As another example operation, a user at the surface controller 110 (or other surface equipment) can send an activate message downhole through the carrier structure 104. The telemetry subsystem 108 forwards the control message to the firing head module 116 through the secondary interface 122. Upon receipt of the control message by the firing head module 116, the control message can be validated, such as by verifying certain downhole parameters such as pressure and/or temperature. This can be accomplished by the firing head module 116 sending a request through the inter-module communication circuitry 132 to the sensor module 120 to retrieve the desired information from the sensor(s) 144 of the sensor module 120. If the control logic 146 of the firing head module 116 validates that the downhole parameters are within desired ranges, then the control logic 146 can activate the detonator 140 of the firing head module 116 to fire the perforating gun 122.

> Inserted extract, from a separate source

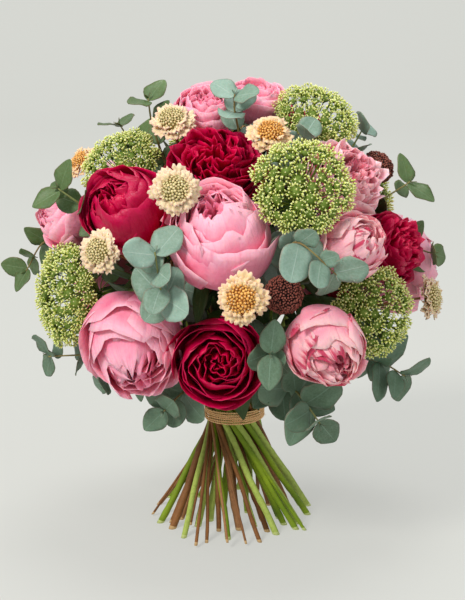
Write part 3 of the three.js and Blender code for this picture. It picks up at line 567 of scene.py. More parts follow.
def petalMaterial(look):
    colours = petalLooks[look]
    finish = petalFinish["dark" if look == "magenta" else "pale"]
    sh = Shader("petal " + look, 0.5, finish["specular"], 0.0, finish["glow"])
    sh.ramp((0.08, colours["foot"]), (0.5, colours["body"]), (0.84, colours["body"]), (1.0, colours["rim"]))
    # Inner layers take the heart colour: partly their deeper tone, partly painted light in the shaded
    # opening.
    sh.over(sh.layer, finish["heartFrom"], 0.95, 0.85, colours["heart"])
    if look != "streaked":
        veins = sh.noise(1.6, 4, 0.6, sh.markPlace(9, 0.9, 40))
        sh.over(veins, 0.52, 0.68, colours["streaks"], colours["streak"])
    cloud = sh.noise(60)
    sh.over(cloud, 0.35, 0.75, finish["clouds"], colours["rim"])
    sh.over(sh.tint, 0, 1, 0.3, colours[finish["varied"]])
    if look == "streaked":
        # flames that come in from the edges of some petals
        edges = sh.spread(sh.math("MAXIMUM", sh.along, sh.math("ABSOLUTE", sh.across)), 0.66, 1.0)
        some = sh.spread(sh.tint, 0.5, 0.8, 0.0, 0.24)
        patches = sh.noise(1.5, 5, 0.65, sh.markPlace(2.6, 0.9, 40))
        flames = sh.math("ADD", patches, sh.times(edges, some))
        sh.over(flames, 0.62, 0.76, colours["streaks"], colours["streak"])
    sh.put(sh.spread(cloud, 0.3, 0.7, *finish["gloss"]), sh.inputs["Roughness"])
    creases = sh.noise(1.5, 4, 0.6, sh.markPlace(13, 1.6, 25))
    return sh.finish(sh.math("ADD", creases, sh.times(sh.noise(170, 2), 1.3)), 0.5, 0.0014)


petalMaterials = {look: petalMaterial(look) for look in petalLooks}
for head in headsOf(*bloomLayers):
    makePeony(head, petalMaterials[head["look"]])
print("peonies done")

# Umbels are rays that carry small domes of florets. Lengths are shares of the head's width.
umbelStyle = {
    "rays": 52, "florets": 26, "farFlorets": 18, "reach": 0.45, "rise": 0.53, "edge": 0.33, "hollow": 0.03,
    "turn": 1.54, "umbellet": 0.065, "dome": 0.062, "domeTurn": 1.7, "grain": 0.0084, "floret": 0.018,
    "floretLift": 0.014, "flowering": 0.36, "rayRadius": 0.0065, "stalkRadius": 0.003, "stalkless": 0.5,
    "stalkDrop": 0.065, "cup": 0.062, "cupDrop": 0.072, "bracts": 12,
}


def umbelPlaces(rng):
    style = umbelStyle
    radius, turn = sunflower(style["rays"])
    turn = turn + rng.uniform(-0.1, 0.1, len(turn)) + rng.uniform(0, 6)
    reach = style["reach"] * np.sin(radius * style["turn"]) * rng.uniform(0.96, 1.04, len(radius))
    level = style["edge"] + (style["rise"] - style["edge"]) * np.cos(radius * style["turn"])
    level -= style["hollow"] * np.exp(-(radius / 0.28) ** 2)
    level += rng.uniform(-1, 1, len(radius)) * (0.01 + 0.022 * radius ** 3)
    places = polar(reach, turn, level)
    return places, units(places - [0, 0, 0.2])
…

Also, the firing head module 116 can communicate some status information regarding activation of the firing head module 116 through the telemetry subsystem 108 to the surface controller 110. The firing head module 116 can also cause measured parameters collected from the sensor module 120 to be communicated through the telemetry subsystem 108 to the surface controller 110 so that the user can see the measured downhole parameters when the firing head module 116 was activated.
Note that the sensor module 120 can also include a sensor (such as a casing collar locator) to detect the depth of the tool 102. The control logic 146 of the firing head module 116 can ensure that the tool 102 is at the appropriate depth before allowing activation of the detonator 140.
While the invention has been disclosed with respect to a limited number of embodiments, those skilled in the art, having the benefit of this disclosure, will appreciate numerous modifications and variations therefrom. It is intended that the appended claims cover such modifications and variations as fall within the true spirit and scope of the invention.